There are so many different sunscreens on the market and often the information we read or hear in incorrect. Picking out a sunscreen for you our your family can be overwhelming. We breakdown some common terms found on sunscreen labels and what they mean.
Mineral vs. Chemical Sunscreen
Active ingredients in sunscreens function as either chemical or mineral UV filters. Each UV filter uses a different mechanism of protecting our skin from harmful UV rays in sunlight.
Mineral sunscreens lay on top of our skin and reflect UV rays away from our body, which is why mineral sunscreens are often called physical sunscreens. Minerals provide a physical barrier between our skin and the harmful sun’s rays.
Both titanium dioxide and zinc oxide are natural occurring mineral compounds that maintain their physical protective ability from the harmful sun’s rays, unlike chemical ingredients that tend to breakdown in the sun. Titanium dioxide and zinc oxide reflect and reduce both UVA (aging rays) and UVB (burning rays) supplying you with ample protection from the sun’s harmful rays. Some sunscreens might have mineral and chemical ingredients in the same product. As always, read the label and check the ingredient list; especially those with sensitivities or allergies. Those who are acne prone or have more sensitive skin on the face may require a different sunscreen for body and face.
The most common sunscreens available, especially OTC (over the counter), are sunscreens containing chemicals. The most common chemical ingredients are avobenzone, oxybenzone, octinoxate, octoleryne and Padimate O. Even though these chemical compounds have been approved by the FDA (Food and Drug Administration), research shows potential risk for some chemical compounds. There are some general concerns about some chemical sunscreens, as we now know we absorb more than originally thought, but this has not shown to be harmful to humans.
Several studies show that oxybenzone directly contributes to coral bleaching. Chemical sunscreens, overall, have been found to cause viral infection and starvation in corals. Oxybenzone is equally toxic to other marine wildlife species, such as fish, as it is to coral. In order for mineral sunblocks to leave corals untouched, they must be “non-nano”, meaning the ingredient particles must be above 100 nanometers in size so that they cannot be ingested by corals. Typically, most companies will label their products as “reef-safe” but always check the ingredients to be sure.
What Does SPF Mean?
SPF (Sun Protection Factor) the number itself (ex: SPF 50) only monitors the UVB or burning rays, not the UVA or aging rays. So you could be using an SPF of 100 but only protecting yourself from the burning rays of the sun while providing no protection from the aging rays.

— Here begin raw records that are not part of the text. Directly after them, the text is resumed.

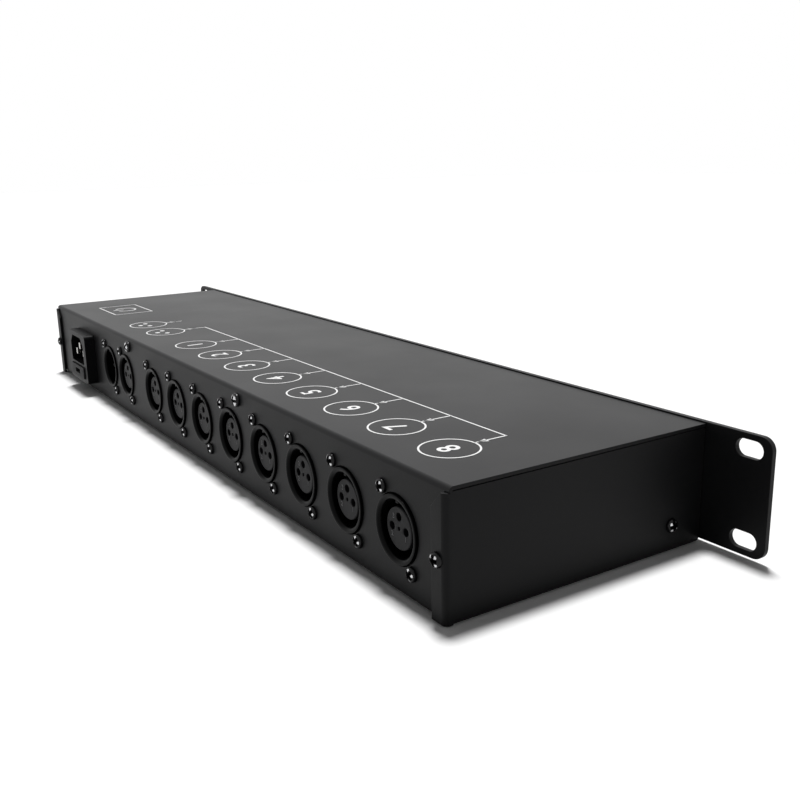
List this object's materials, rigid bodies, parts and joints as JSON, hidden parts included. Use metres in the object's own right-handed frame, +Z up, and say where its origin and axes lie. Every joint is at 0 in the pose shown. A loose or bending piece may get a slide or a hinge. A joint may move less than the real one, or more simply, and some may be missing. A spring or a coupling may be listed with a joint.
{
  "type": "rack dmx splitter",
  "caption": "Black one-unit rack splitter for stage lighting data: a row of XLR sockets, a fused mains inlet and two slotted rack ears.",
  "frame": {"origin": "centre of the bounding box at the underside of the case", "axes": "+X along the case towards the mains end, +Y from the front panel to the connector side, +Z up"},
  "size_m": [0.4826, 0.1214, 0.0437],
  "materials": {
    "case_coat": "fine matt powder coat, black",
    "connector_shell": "satin black on zinc",
    "connector_insert": "moulded, dark grey",
    "black_screw": "glossy black steel",
    "black_plastic": "moulded, fine texture",
    "light_lens": "clear moulded",
    "blade_metal": "nickel plate",
    "circuit_board": "green solder mask",
    "zinc_steel": "zinc plate"
  },
  "bodies": {
    "case": {"top_cover": "case_coat", "base_tray": "case_coat", "front_panel": "case_coat", "indicator_light_pipe": "light_lens", "xlr_input_shell": "connector_shell", "xlr_input_insert": "connector_insert", "xlr_input_screw_upper": "black_screw", "xlr_input_screw_lower": "black_screw", "xlr_through_shell": "connector_shell", "xlr_through_insert": "connector_insert", "xlr_through_screw_upper": "black_screw", "xlr_through_screw_lower": "black_screw", "xlr_output_1_shell": "connector_shell", "xlr_output_1_insert": "connector_insert", "xlr_output_1_screw_upper": "black_screw", "xlr_output_1_screw_lower": "black_screw", "xlr_output_2_shell": "connector_shell", "xlr_output_2_insert": "connector_insert", "xlr_output_2_screw_upper": "black_screw", "xlr_output_2_screw_lower": "black_screw", "xlr_output_3_shell": "connector_shell", "xlr_output_3_insert": "connector_insert", "xlr_output_3_screw_upper": "black_screw", "xlr_output_3_screw_lower": "black_screw", "xlr_output_4_shell": "connector_shell", "xlr_output_4_insert": "connector_insert", "xlr_output_4_screw_upper": "black_screw", "xlr_output_4_screw_lower": "black_screw", "xlr_output_5_shell": "connector_shell", "xlr_output_5_insert": "connector_insert", "xlr_output_5_screw_upper": "black_screw", "xlr_output_5_screw_lower": "black_screw", "xlr_output_6_shell": "connector_shell", "xlr_output_6_insert": "connector_insert", "xlr_output_6_screw_upper": "black_screw", "xlr_output_6_screw_lower": "black_screw", "xlr_output_7_shell": "connector_shell", "xlr_output_7_insert": "connector_insert", "xlr_output_7_screw_upper": "black_screw", "xlr_output_7_screw_lower": "black_screw", "xlr_output_8_shell": "connector_shell", "xlr_output_8_insert": "connector_insert", "xlr_output_8_screw_upper": "black_screw", "xlr_output_8_screw_lower": "black_screw", "bracket_screw_left": "black_screw", "flange_screw_left": "black_screw", "side_screw_left": "black_screw", "bracket_screw_right": "black_screw", "flange_screw_right": "black_screw", "side_screw_right": "black_screw", "inlet_housing": "black_plastic", "inlet_blade_line": "blade_metal", "inlet_blade_neutral": "blade_metal", "inlet_blade_earth": "blade_metal", "rocker_frame": "black_plastic", "connector_board": "circuit_board", "board_bracket": "zinc_steel", "power_supply": "zinc_steel"},
    "drawer": {"fuse_drawer": "black_plastic"},
    "rocker": {"power_rocker": "black_plastic"}
  },
  "joints": [
    {"name": "fuse_drawer_slide", "type": "slide", "parent": "case", "child": "drawer", "axis": [0, 1, 0], "range_m": [0, 0.018]},
    {"name": "power_rocker_tip", "type": "hinge", "parent": "case", "child": "rocker", "pos_m": [0.186, -0.05275, 0.0226], "axis": [1, 0, 0], "range_deg": [-20, 0]}
  ]
}
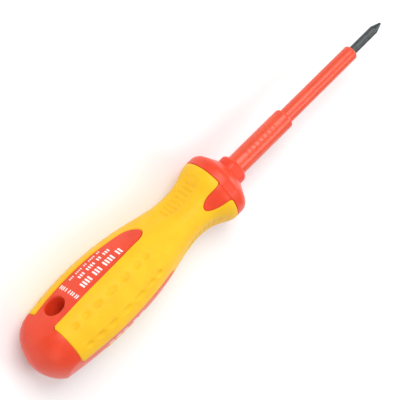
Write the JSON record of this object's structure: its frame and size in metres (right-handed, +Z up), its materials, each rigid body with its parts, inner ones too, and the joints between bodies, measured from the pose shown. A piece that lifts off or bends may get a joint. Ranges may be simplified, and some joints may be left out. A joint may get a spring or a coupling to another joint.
{
  "type": "insulated screwdriver",
  "caption": "Slim insulated cross-tip screwdriver with a two-colour moulded handle, soft ribbed grip, hanging hole and sleeved blade.",
  "frame": {"origin": "middle of the driver's length and width, at the level of the surface that it lies on", "axes": "+X along the blade towards the tip, +Z up, square to the middle of the grip lobe that faces up, +Y towards the side with the hanging hole's panel"},
  "size_m": [0.1656, 0.0278, 0.0264],
  "materials": {
    "oxidised_steel": "dark oxidised, satin",
    "red_insulation": "satin, slightly soft",
    "red_hard_plastic": "satin moulded",
    "yellow_grip": "matt soft overmould",
    "core_plastic": "plain moulded, hidden",
    "white_print": "pad-printed ink"
  },
  "bodies": {
    "root": {"blade": "oxidised_steel", "blade_insulation": "red_insulation", "neck_sleeve": "red_insulation", "mouth_collar": "red_hard_plastic", "handle_core": "core_plastic", "handle_body": "red_hard_plastic", "grip": "yellow_grip"}
  },
  "joints": []
}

Regardless of the SPF, it’s important to apply one ounce (two tablespoons) 30 minutes before going outside and reapply at least every 2 hours or immediately after swimming or sweating.
You may need to try several different sunscreens to determine which one you prefer. While choosing your favorite sunscreen can be left up to personal preference, there are two things you should not compromise on: The American Academy of Dermatology recommends an SPF 30 or higher with broad-spectrum protection. If you are planning on spending significant time outside, you will want a water-resistant SPF 30 or higher for sun protection. Value of SPF is important but broad-spectrum coverage is equally important.
What Does “Broad Spectrum” Mean?
Both UVA and UVB rays can damage your skin leading to risk of sunburns, unsightly brown spots, premature aging, wrinkles and most importantly skin cancer. Broad spectrum means it is protecting you from both UVA and UVB rays which is essential to keep you and your skin healthy.
It’s important to apply a good sunscreen daily to protect your skin even when it’s cloudy or raining to prevent photoaging in the form of brown spots, collagen break down and potential skin cancer. Debbie Connatser, FNP of Southeastern Dermatology says, “my favorite sunscreen is the one that you will use consistently and reliably.”